## GIVEN REQUEST
Return the lines from the line containing "cloth, addNormals(flapRows(flapUnder, 0))));" through the line containing "bpy.data.objects.remove(obj)" exactly. No other line should appear in the answer.

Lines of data

——————

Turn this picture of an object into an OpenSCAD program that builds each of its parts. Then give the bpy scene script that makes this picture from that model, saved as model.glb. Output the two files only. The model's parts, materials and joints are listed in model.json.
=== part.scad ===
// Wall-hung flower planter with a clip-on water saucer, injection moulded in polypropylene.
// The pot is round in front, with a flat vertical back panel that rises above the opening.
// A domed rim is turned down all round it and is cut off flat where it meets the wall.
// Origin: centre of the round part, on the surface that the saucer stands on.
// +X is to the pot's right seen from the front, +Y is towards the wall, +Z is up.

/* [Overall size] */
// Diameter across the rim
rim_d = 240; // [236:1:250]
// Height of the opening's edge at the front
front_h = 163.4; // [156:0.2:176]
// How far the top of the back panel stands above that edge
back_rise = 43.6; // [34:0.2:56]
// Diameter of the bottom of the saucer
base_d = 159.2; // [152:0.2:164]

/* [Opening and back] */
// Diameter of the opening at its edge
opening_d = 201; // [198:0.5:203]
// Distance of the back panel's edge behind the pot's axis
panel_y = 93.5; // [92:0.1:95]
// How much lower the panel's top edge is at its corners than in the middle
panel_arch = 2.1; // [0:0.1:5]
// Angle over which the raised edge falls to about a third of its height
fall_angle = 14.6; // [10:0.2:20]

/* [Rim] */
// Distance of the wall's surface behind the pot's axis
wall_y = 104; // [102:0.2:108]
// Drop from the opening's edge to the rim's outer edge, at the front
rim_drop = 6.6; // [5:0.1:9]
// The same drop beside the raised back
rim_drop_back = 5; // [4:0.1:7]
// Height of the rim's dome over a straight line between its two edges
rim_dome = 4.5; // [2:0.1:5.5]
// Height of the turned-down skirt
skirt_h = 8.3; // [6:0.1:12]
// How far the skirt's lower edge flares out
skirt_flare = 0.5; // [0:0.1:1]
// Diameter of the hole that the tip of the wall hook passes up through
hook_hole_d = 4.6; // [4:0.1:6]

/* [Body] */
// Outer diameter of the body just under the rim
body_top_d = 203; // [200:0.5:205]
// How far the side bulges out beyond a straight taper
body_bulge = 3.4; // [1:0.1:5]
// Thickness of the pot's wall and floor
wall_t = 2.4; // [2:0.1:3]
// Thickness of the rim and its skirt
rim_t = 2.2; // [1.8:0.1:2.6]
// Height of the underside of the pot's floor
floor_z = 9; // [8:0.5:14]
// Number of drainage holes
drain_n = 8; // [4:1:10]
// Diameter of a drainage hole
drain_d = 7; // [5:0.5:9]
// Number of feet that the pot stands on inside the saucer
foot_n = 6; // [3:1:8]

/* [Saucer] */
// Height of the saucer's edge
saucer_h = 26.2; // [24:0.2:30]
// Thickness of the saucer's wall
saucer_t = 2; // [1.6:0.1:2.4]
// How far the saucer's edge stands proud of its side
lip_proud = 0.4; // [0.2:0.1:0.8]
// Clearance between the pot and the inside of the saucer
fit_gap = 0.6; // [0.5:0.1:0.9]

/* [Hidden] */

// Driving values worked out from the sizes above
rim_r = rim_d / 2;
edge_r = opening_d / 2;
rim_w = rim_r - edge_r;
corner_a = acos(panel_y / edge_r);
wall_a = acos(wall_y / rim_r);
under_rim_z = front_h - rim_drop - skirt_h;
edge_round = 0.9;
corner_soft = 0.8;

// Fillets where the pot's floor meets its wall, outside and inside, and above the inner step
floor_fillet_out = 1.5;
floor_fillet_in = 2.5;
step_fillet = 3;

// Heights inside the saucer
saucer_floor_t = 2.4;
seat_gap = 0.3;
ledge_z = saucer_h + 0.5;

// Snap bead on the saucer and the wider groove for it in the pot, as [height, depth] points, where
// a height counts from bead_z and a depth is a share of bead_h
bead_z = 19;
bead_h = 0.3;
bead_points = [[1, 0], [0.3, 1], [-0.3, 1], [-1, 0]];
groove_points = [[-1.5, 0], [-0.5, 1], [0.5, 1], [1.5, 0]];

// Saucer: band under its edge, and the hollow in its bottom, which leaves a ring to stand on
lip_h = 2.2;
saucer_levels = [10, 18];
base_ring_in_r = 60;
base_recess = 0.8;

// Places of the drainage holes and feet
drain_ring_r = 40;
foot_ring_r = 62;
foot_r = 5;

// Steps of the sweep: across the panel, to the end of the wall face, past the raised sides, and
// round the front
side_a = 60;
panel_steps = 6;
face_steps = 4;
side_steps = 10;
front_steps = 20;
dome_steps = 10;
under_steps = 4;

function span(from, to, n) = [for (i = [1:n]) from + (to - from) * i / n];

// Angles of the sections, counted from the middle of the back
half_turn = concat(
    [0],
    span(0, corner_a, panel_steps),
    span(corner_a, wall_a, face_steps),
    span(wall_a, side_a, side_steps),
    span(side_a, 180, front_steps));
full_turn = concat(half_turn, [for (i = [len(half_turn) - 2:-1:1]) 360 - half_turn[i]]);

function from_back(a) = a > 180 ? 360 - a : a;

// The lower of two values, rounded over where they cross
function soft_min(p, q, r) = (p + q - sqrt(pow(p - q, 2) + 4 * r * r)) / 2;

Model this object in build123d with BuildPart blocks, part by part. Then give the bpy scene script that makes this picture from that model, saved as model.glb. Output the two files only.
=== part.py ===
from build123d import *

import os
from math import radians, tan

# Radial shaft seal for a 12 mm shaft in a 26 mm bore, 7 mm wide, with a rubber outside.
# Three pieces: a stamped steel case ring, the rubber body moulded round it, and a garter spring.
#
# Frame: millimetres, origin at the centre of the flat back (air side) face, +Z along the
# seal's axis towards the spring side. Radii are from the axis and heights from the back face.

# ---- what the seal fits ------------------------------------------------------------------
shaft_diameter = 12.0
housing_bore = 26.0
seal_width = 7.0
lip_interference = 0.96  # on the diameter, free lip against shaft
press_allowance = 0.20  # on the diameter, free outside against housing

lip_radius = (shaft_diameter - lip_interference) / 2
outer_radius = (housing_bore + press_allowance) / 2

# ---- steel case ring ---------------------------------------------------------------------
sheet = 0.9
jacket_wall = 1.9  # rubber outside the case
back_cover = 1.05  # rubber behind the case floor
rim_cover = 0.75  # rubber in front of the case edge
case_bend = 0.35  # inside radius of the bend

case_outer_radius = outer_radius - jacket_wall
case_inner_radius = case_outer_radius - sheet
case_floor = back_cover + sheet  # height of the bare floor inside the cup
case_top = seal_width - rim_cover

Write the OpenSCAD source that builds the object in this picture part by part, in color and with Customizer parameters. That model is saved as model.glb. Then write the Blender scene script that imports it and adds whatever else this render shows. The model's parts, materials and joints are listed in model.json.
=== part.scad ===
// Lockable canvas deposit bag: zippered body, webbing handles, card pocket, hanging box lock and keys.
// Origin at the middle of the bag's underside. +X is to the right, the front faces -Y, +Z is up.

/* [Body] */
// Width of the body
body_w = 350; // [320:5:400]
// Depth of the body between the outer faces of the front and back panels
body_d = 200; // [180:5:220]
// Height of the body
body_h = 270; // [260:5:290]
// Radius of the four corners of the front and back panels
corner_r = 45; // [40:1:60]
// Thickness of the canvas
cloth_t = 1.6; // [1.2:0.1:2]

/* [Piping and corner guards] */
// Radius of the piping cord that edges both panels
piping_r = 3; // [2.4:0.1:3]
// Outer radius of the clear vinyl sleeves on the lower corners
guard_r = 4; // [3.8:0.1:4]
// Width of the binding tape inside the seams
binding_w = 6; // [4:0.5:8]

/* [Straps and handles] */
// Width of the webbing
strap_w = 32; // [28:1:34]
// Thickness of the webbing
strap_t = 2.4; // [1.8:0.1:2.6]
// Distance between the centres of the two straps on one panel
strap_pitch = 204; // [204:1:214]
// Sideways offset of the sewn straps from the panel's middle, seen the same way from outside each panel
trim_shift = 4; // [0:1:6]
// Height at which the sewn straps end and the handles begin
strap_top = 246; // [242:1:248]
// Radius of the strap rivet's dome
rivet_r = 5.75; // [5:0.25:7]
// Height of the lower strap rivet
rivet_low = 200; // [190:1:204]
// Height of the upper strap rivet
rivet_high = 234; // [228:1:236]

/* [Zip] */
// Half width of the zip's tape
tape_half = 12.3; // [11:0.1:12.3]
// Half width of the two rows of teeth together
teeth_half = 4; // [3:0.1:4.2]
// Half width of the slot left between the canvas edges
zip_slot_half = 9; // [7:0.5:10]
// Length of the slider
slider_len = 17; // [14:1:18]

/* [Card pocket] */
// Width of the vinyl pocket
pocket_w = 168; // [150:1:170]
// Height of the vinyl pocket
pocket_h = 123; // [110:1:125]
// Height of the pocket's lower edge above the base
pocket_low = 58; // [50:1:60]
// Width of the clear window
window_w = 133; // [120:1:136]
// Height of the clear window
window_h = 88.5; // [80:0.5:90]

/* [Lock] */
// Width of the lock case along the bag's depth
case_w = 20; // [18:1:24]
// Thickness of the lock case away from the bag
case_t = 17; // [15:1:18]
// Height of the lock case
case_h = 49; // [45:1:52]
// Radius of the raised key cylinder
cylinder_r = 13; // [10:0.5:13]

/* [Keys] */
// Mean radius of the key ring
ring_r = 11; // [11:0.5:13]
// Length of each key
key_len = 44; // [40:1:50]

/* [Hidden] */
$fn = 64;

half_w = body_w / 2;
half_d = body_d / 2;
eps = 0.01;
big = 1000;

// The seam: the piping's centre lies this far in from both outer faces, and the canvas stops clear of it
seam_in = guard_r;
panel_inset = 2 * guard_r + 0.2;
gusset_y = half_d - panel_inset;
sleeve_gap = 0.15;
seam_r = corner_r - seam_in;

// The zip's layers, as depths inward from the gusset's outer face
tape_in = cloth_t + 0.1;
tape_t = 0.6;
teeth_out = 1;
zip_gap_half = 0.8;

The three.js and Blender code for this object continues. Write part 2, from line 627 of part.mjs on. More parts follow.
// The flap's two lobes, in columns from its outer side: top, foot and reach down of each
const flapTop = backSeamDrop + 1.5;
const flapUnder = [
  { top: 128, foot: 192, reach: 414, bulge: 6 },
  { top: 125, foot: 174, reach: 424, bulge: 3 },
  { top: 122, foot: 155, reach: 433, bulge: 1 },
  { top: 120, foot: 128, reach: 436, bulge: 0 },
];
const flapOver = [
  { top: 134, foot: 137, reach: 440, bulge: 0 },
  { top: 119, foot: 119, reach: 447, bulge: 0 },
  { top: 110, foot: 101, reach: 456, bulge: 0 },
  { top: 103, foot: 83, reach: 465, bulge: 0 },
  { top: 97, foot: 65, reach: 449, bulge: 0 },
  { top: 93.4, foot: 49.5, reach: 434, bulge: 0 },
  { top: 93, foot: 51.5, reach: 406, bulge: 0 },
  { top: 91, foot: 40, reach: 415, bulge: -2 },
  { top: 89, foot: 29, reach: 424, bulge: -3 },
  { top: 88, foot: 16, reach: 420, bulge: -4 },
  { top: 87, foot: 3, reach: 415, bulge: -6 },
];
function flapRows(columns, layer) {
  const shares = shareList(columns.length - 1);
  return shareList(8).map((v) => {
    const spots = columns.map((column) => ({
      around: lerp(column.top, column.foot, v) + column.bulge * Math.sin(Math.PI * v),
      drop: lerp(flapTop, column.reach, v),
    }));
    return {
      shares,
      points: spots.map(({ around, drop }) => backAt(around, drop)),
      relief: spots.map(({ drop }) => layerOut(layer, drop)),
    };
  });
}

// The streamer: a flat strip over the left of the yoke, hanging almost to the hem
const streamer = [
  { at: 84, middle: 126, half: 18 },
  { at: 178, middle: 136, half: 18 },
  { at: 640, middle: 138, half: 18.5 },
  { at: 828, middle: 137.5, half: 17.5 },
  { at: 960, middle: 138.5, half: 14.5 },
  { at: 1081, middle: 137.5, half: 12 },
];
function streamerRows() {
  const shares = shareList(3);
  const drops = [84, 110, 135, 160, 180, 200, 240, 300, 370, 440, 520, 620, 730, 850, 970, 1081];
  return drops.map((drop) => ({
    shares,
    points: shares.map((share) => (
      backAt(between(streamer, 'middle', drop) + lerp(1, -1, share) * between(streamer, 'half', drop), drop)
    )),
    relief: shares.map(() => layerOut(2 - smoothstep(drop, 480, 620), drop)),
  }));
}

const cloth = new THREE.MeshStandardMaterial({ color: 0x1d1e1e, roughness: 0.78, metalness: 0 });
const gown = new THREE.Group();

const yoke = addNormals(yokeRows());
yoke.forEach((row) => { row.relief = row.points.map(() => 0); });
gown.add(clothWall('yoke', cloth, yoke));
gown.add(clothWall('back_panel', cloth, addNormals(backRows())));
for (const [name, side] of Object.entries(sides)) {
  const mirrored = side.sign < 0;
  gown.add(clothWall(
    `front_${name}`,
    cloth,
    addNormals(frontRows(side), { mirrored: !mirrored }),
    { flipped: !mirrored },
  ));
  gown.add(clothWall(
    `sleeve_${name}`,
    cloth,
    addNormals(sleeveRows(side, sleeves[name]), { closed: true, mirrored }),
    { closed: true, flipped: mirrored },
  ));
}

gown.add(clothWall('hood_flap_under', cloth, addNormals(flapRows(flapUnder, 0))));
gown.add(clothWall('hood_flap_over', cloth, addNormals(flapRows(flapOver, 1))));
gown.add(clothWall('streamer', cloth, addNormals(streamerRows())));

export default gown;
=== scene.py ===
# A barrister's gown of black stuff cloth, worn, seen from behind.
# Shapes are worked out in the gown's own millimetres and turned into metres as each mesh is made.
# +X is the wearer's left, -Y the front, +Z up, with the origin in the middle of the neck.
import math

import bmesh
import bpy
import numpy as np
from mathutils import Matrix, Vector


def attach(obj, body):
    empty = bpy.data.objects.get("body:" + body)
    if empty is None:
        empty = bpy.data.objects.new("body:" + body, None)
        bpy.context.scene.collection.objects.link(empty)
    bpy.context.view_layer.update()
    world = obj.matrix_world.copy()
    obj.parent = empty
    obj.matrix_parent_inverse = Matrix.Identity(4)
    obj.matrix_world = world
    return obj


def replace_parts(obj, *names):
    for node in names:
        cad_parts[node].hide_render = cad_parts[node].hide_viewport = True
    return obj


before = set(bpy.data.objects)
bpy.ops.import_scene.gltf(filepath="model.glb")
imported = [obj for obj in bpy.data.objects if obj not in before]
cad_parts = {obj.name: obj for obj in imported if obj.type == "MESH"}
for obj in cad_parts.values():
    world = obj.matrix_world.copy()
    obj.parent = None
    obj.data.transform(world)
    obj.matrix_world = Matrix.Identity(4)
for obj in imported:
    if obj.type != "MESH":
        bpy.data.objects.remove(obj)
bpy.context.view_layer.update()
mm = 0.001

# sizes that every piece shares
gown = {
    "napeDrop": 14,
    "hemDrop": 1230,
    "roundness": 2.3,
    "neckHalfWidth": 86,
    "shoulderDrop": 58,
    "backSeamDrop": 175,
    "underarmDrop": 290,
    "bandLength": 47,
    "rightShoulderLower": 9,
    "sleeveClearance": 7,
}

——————

## REPLY TO THE TASK
gown.add(clothWall('hood_flap_under', cloth, addNormals(flapRows(flapUnder, 0))));
gown.add(clothWall('hood_flap_over', cloth, addNormals(flapRows(flapOver, 1))));
gown.add(clothWall('streamer', cloth, addNormals(streamerRows())));

export default gown;
=== scene.py ===
# A barrister's gown of black stuff cloth, worn, seen from behind.
# Shapes are worked out in the gown's own millimetres and turned into metres as each mesh is made.
# +X is the wearer's left, -Y the front, +Z up, with the origin in the middle of the neck.
import math

import bmesh
import bpy
import numpy as np
from mathutils import Matrix, Vector


def attach(obj, body):
    empty = bpy.data.objects.get("body:" + body)
    if empty is None:
        empty = bpy.data.objects.new("body:" + body, None)
        bpy.context.scene.collection.objects.link(empty)
    bpy.context.view_layer.update()
    world = obj.matrix_world.copy()
    obj.parent = empty
    obj.matrix_parent_inverse = Matrix.Identity(4)
    obj.matrix_world = world
    return obj


def replace_parts(obj, *names):
    for node in names:
        cad_parts[node].hide_render = cad_parts[node].hide_viewport = True
    return obj


before = set(bpy.data.objects)
bpy.ops.import_scene.gltf(filepath="model.glb")
imported = [obj for obj in bpy.data.objects if obj not in before]
cad_parts = {obj.name: obj for obj in imported if obj.type == "MESH"}
for obj in cad_parts.values():
    world = obj.matrix_world.copy()
    obj.parent = None
    obj.data.transform(world)
    obj.matrix_world = Matrix.Identity(4)
for obj in imported:
    if obj.type != "MESH":
        bpy.data.objects.remove(obj)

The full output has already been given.